Model family timeline
Last updated Mar 2, 2026
Qwen3.5 model releases
A source-backed timeline for the Qwen3.5 model family, collecting release dates, labs, access details, context windows, and major lifecycle changes.
5 models
Qwen3.5-9B
AvailableThe flagship of Alibaba's small dense Qwen3.5 models. Independent analysis (Artificial Analysis) rated it the most intelligent model under 10B parameters at launch — roughly double the score of the next-closest sub-10B models — and the most intelligent multimodal model under 15B, leading peers on MMMU-Pro (~69%). A dense 9B with native vision, a 262K-token context, and the Qwen3.5 family's unified hybrid thinking / non-thinking mode. Native weights are BF16; in 4-bit it needs ~6GB, within reach of consumer laptops. High intelligence comes with heavy reasoning token usage (~260M output tokens to run the Intelligence Index).
Qwen3.5-4B
AvailableA dense 4B in Alibaba's small Qwen3.5 family, rated by Artificial Analysis as the most intelligent model under 5B parameters at launch — outscoring several 7B–9B peers despite roughly half the parameters.
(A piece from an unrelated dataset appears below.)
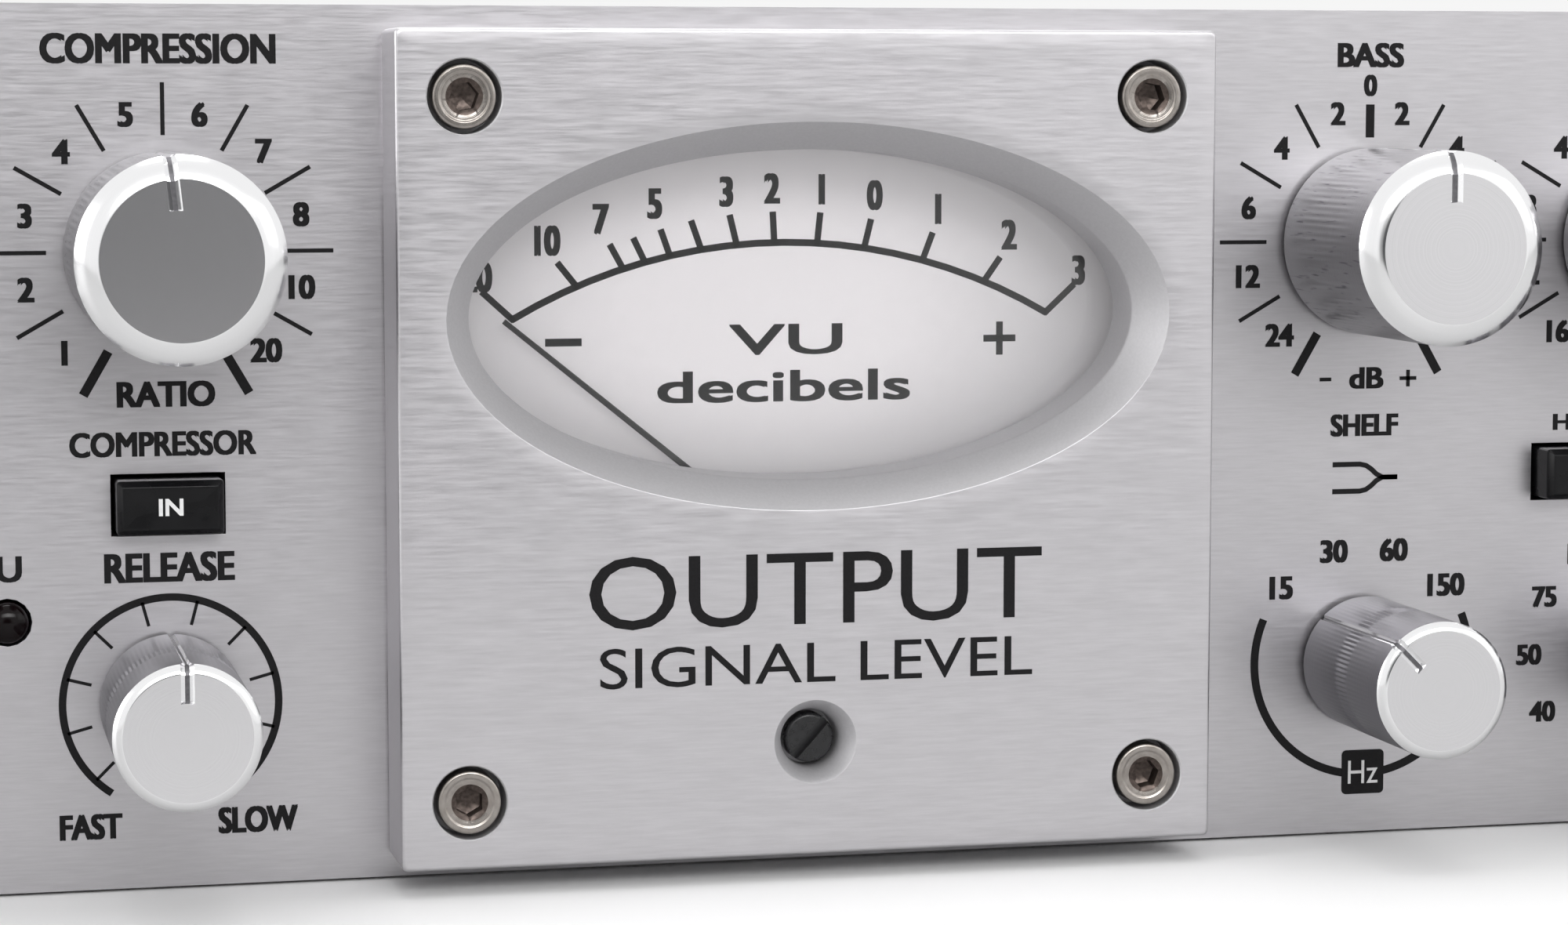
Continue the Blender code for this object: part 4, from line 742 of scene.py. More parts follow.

Native vision, a 262K-token context, and the family's hybrid thinking / non-thinking mode; Apache-2.0 licensed. Scores ~65% on MMMU-Pro multimodal reasoning and runs in ~3GB at 4-bit, suitable for lightweight on-device agents.
Qwen3.5-2B
AvailableA dense 2B Qwen3.5 model built for high-throughput, low-latency edge and on-device use. Despite its size it matches a 7B-class peer on Artificial Analysis's Intelligence Index. Apache-2.0, with native vision, a 262K-token context, and the family's hybrid thinking / non-thinking mode; runs in under 2GB at 4-bit, fitting laptops and smartphones.
Qwen3.5-0.8B
AvailableThe smallest Qwen3.5 model — a dense 0.8B designed for the most constrained on-device deployments, operating in non-thinking (instruct) mode by default. Apache-2.0, with native vision, a 262K-token context, and the family's hybrid thinking / non-thinking mode; needs roughly 2GB of VRAM and runs under 2GB at 4-bit, targeting smartphones and embedded hardware. Notable for a sub-1B model, it still scores ~26% on MMMU-Pro multimodal reasoning.
Qwen3.5-397B
AvailableNative vision-language MoE supporting 201 languages with a 1M-token context.